There will always be too many people in the Far East chasing too few bottle of Chateau Lafite but, in the everyday world of wine, there is a new order. Once you get over the need to be seen spending $100-plus on a bottle of wine, well, you begin to see it’s almost never necessary.
Of course, there are rare wines and small production labels that deserve their high price, but those wines are seldom seen in the everyday retail wine shops that dot the city landscape. The challenge, as always, is in finding the bargains amid the collection of dross that clogs up retail wine shelves the world over. And while it seems a lot of folks still by based on price at both ends of the market, the bulk of that business is at the entry level.
Wine Access 2011 International Value Wine Awards
This month, we have a solution as we return to Alberta’s best and yearly wine moment when Wine Access reveals its annual results of the International Value Wine Awards. In one weeklong session some 25 judges from across the country met at the University of Calgary to assess some 1,200 wines selling for $25 or less in the Canadian market.
The full 2011 results can be found in the October/November issue of Wine Access, but, meanwhile, we thought it might be fun to share 12 picks from the competition that suit the upcoming fall season and the Alberta palate that is skewed to big and red wines. Look for the following winning labels that are some of my personal favourites and are widely available in Calgary wine shops.
Award-Winning Cabernet Sauvignon
One of two Cabernet Sauvignon Category Champions is the Famiglia Bianchi 2007 Cabernet Sauvignon ($20) from Mendoza, Argentina. In a huge category of 90-plus entries, this Argentine cabernet over-delivers with ripe flavours, savoury but not green, rich but not sweet and firm, but not dry and too tannic. This is the perfect steak wine and a prime reason why many think, in the long run, cabernet sauvignon may be a better bet in Argentina than malbec. Only time will tell.

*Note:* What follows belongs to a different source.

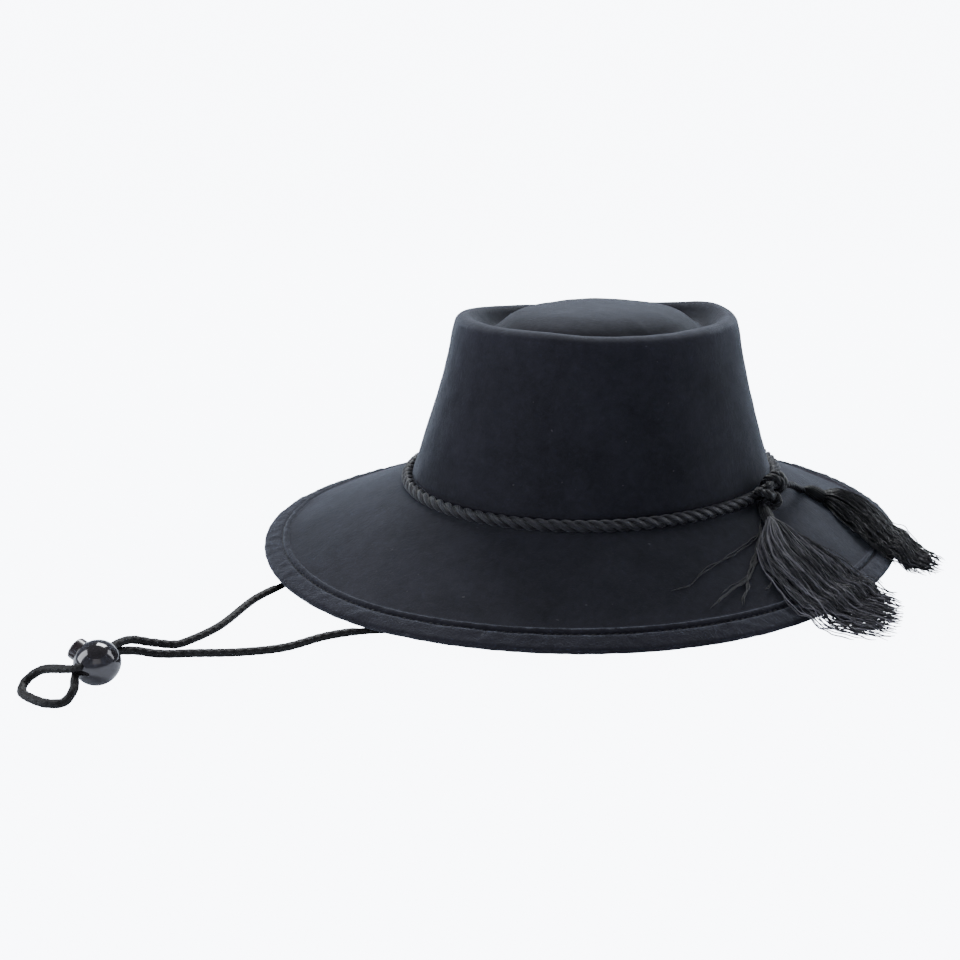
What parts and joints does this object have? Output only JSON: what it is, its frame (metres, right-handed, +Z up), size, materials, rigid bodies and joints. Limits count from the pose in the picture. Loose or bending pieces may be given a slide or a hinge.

Few wines captured the attention of all the judges, but the Carmenère Category Champion was an exception. The Errazuriz 2009 Single Vineyard Carmenère ($16) is outstanding. We loved the polish and weight the sweet spice and milk chocolate that entices, followed by plenty of peppery black fruit and a wonderful, long, smooth palate. The finish is like a long sunset, with bits of dried tomatoes, spice, tobacco and sweet ripe tannins.

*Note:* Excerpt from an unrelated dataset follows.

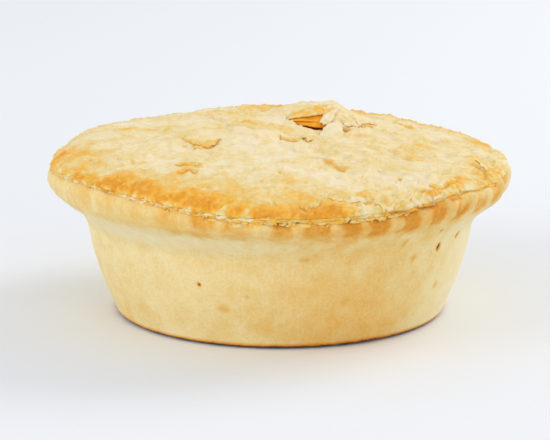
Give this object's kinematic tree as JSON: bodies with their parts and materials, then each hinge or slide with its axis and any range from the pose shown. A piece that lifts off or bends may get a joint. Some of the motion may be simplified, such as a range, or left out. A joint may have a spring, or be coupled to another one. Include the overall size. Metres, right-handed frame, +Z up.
{
  "type": "beef pie",
  "caption": "Round single-serve savoury pie: tapered shortcrust case with a fluted rim, and a golden flaky pastry lid with a burst blister and small splits.",
  "frame": {"origin": "centre of the flat base, on the surface that the pie stands on", "axes": "+Z up through the lid; -Y is the side that faces the camera in the picture, with +X to its right"},
  "size_m": [0.1151, 0.1152, 0.0473],
  "materials": {
    "shortcrust": "baked shortcrust pastry, dry and fine grained, pale gold and browner on the rim",
    "flaky_pastry": "baked flaky pastry with an egg wash, soft sheen, pale gold top and deep golden shoulder"
  },
  "bodies": {
    "root": {"pastry_case": "shortcrust", "pastry_lid": "flaky_pastry"}
  },
  "joints": []
}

Award-Winning Unoaked Chardonnay
Regular readers will recognise the Chardonnay Unoaked Category Champion: Cono Sur 2010 Organic Chardonnay from Valle De San Antonio, Chile ($14). This little gem of white continues to slay the competition providing an affordable, organically grown white wine made for book clubs.
Merlot has fallen on hard times since the movie Sideways, but the 2011 Merlot Category Champion, the Sterling Vineyards 2008 Napa Valley Merlot ($24), wowed the judges with its sleek, glossy textures and wonderful fresh fruit and subdued oak. It is a steak wine for those who want a little less alcohol and bluster in their reds.
Award-Winning Pinot Noir
After six competitions, there is strength in consistency, such as the Pinot Noir Category Champion Spy Valley 2010 Pinot Noir ($14) from Marlborough, New Zealand. What can we say every year other than it looks like pinot, smells like pinot and tastes like pinot? All-natural winemaking, and it shows. Incredible value.
Award-Winning Red Blends
The Red Blends Category spawned a number of excellent picks from almost 150 entries. The champions were as different as day and night. The Château de Cabriac 2008 Corbières ($15) from France is a delightful blend of syrah, grenache, carignan and mourvèdre, with a smooth, rich texture of black raspberry, black cherry and smoky licorice flavours, especially suited to grilled sausages.
Equally impressive was the Cameron Hughes 2008 Lot 208 Napa Valley Cabernet Sauvignon/Syrah that soared above the ordinary fat, sweet fruit that can plague Napa reds, but rather offered bits of pepper, earth, gamey notes and fine acidity. A perfect choice for lamb.
Space doesn’t permit expansion on the following red blends, but all should be on your to-buy list: Vistalba 2008 Corte C, Argentina ($20); Peter Lehmann 2009 Layers Red, Barossa Valley, Australia ($18); Emiliana 2008 Coyam, Colchagua Valley, Chile ($18); Canada’s Inniskillin Okanagan 2008 Dark Horse Vineyard Meritage, Oliver, Okanagan Valley, British Columbia ($25).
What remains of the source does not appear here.